Here’s a question from Twitter: Does the San Diego Museum of Art have enough space? Would you push for them to expand in Balboa Park?
I don’t think I’m the decider on that. I believe that the museum is hoping to expand, which would be wonderful for the community.
But would you play an advocate role in the museum expanding its footprint?
I don’t know. I think partnering with the leadership in Balboa Park, at the Conservancy, that’s something I’m really looking forward to doing, because Balboa Park is so important. I’m really struck by the sense of community there, too.
How should the city foster individual artists, not just larger institutions and festivals?

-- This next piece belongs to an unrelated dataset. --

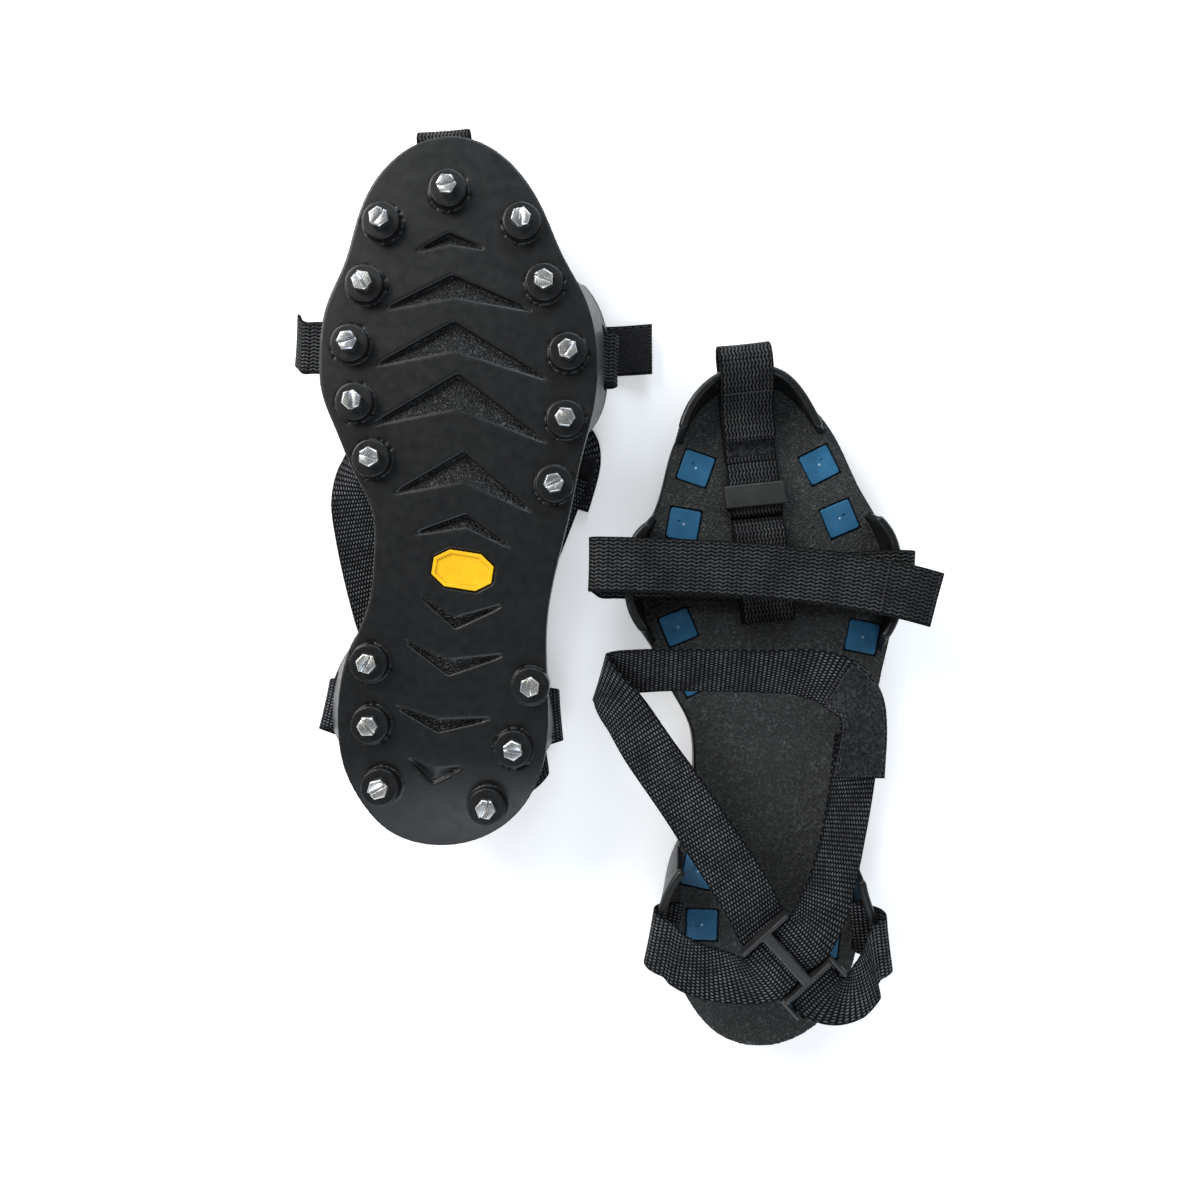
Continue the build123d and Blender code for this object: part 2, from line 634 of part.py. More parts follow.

I want artists and creative people, and I know the mayor does, to feel that they can make their career here. Part of that is financial, that there are adequate opportunities, and part of that is community. Are there like-minded people here? Is there energy and inspiration? Can people find the creative juice they need? I think that’s all here. So being a connector and bringing people together.
“Create Denver” initiative had a revolving loan fund. Sometimes the difference between an organization surviving or a business being able to purchase equipment they need and getting to the next place is a $10,000 loan or some kind of loan. Tools like that.